Friday, August 23, 2013

The Portrait


Today, I drew my self-portrait. It was a simple line drawing with charcoal pencil. To draw the portrait, I looked in a mirror I leaned up against some books placed beside my drawing tablet on the small easel on the dining room table. My back was to a large picture window, and the light that flooded the paper was natural and harsh.
I drew the portrait quickly without thinking and without erasures. I was surprise that the proportions of my face were not distorted in my usual fashion of drawing a face with one side shorter than the other—lop sided.
The thing that I had not counted on was how wrinkled and sagged my face had become.

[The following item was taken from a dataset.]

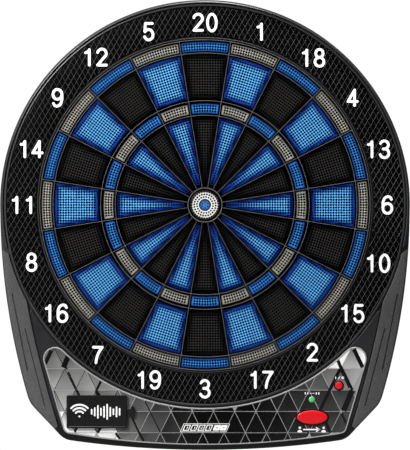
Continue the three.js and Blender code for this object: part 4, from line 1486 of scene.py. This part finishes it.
def make_floor():
    """A round pale floor below the board that fades into the white world towards its edge."""
    mesh = bpy.data.meshes.new("floor")
    rim = circle(FLOOR_RADIUS, 96)
    mesh.from_pydata([(x, y, cad_low.z - FLOOR_DROP) for x, y in rim], [], [tuple(range(len(rim)))])
    look, tree, shader = new_look("floor")
    paint = {"Base Color": patches(tree, 3, 2, 0.8, 0.84), "Roughness": 0.9, "Specular IOR Level": 0.1}
    feed(tree, shader, paint)
    reach = node(tree, "VectorMath", {0: object_point(tree)}, "Value", operation="LENGTH")
    fade = {"From Min": FLOOR_FADE[0], "From Max": FLOOR_FADE[1], "Value": reach}
    far = node(tree, "MapRange", fade, interpolation_type="SMOOTHSTEP")
    seen = node(tree, "LightPath", {}, "Is Camera Ray")
    dim = node(tree, "BsdfDiffuse", {"Color": (0.3, 0.3, 0.3, 1)})
    lit = node(tree, "MixShader", {"Fac": seen, 1: dim, 2: shader.outputs[0]})
    white = node(tree, "Emission", {"Strength": WHITE})
    edge = node(tree, "Math", {0: far, 1: seen}, operation="MULTIPLY")
    both = node(tree, "MixShader", {"Fac": edge, 1: lit, 2: white})
    feed(tree, tree.nodes["Material Output"], {"Surface": both})
    mesh.materials.append(look)
    linked("floor", mesh)


def make_world():
    """White to the camera, and only a faint glow to everything else."""
    world = bpy.data.worlds.new("studio")
    world.use_nodes = True
    bpy.context.scene.world = world
    tree = world.node_tree
    glow = tree.nodes["Background"]
    feed(tree, glow, {"Strength": 0.08, "Color": (1, 1, 1, 1)})
    white = node(tree, "Background", {"Strength": WHITE, "Color": (1, 1, 1, 1)})
    seen = node(tree, "LightPath", {}, "Is Camera Ray")
    both = node(tree, "MixShader", {"Fac": seen, 1: glow.outputs[0], 2: white})
    feed(tree, tree.nodes["World Output"], {"Surface": both})


def lamp(name, place, aim, size, power):
    data = bpy.data.lights.new(name, "AREA")
    data.shape = "DISK"
    data.size = size
    data.energy = power
    obj = linked(name, data)
    obj.location = place
    direction = np.subtract(aim, place)
    yaw = math.atan2(direction[1], direction[0])
    pitch = math.atan2(math.hypot(direction[0], direction[1]), -direction[2])
    obj.rotation_euler = (pitch, 0, yaw - math.pi / 2)


def make_camera():
    camera = bpy.data.cameras.new("camera")
    camera.lens = 200
    camera.sensor_width = 36
    middle = (cad_low + cad_high) / 2
    distance = VIEW_HEIGHT * camera.lens / camera.sensor_width
    viewer = linked("camera", camera)
    viewer.location = (middle.x, -RING_FRONT * MM - distance, middle.z)
    viewer.rotation_euler = (math.pi / 2, 0, 0)
    bpy.context.scene.camera = viewer


def make_stage():
    bpy.context.scene.view_settings.view_transform = "Standard"
    make_floor()
    make_world()
    lamp("key", (-1.35, -1.4, 1.3), (0, 0, -0.05), 1.0, 86)
    lamp("top", (0.1, -0.42, 1.8), (0, 0, 0), 0.7, 40)
    lamp("fill", (-1.7, -1.8, -0.2), (0, 0, -0.1), 1.2, 5)
    lamp("back_left", (-1.1, 2.3, 0.9), (0, 0, 0), 1.3, 40)
    lamp("back_right", (1.1, 2.3, 0.9), (0, 0, 0), 1.3, 40)
    make_camera()


make_pads()
make_carriers()
make_bulls()
make_web()
make_number_ring()
make_numerals()
make_front_housing()
make_wings()
make_panel()
make_controls()
make_module()
make_stub()
make_prints()
make_marks()
make_rear()
make_battery_cover()
make_screws()
make_bumpers()
paint_cad()
make_stage()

How could I have not noticed? I shaved its jaw every morning.
 The portrait hid nothing. The skin under my chin was loose and drooped. My neck was not fat, but the skin hung down and formed a triangle running into my shirt collar. I drew my nose with pores and larger than I remembered. Under my eyes were lines, and there were wrinkles radiating from the corners but perhaps not from laughing too much.
My forehead was exaggerated in the drawing too, or had my hair receded that much? How could that be?  My hair was thinner too. Where did that brooding look come from? Who was this man I had drawn?

I looked at my work, at the portrait I had drawn. Was this the man everyone sees? I wanted to tear the paper, to shred it, to hide the truth drawn so clearly—the truth I had become.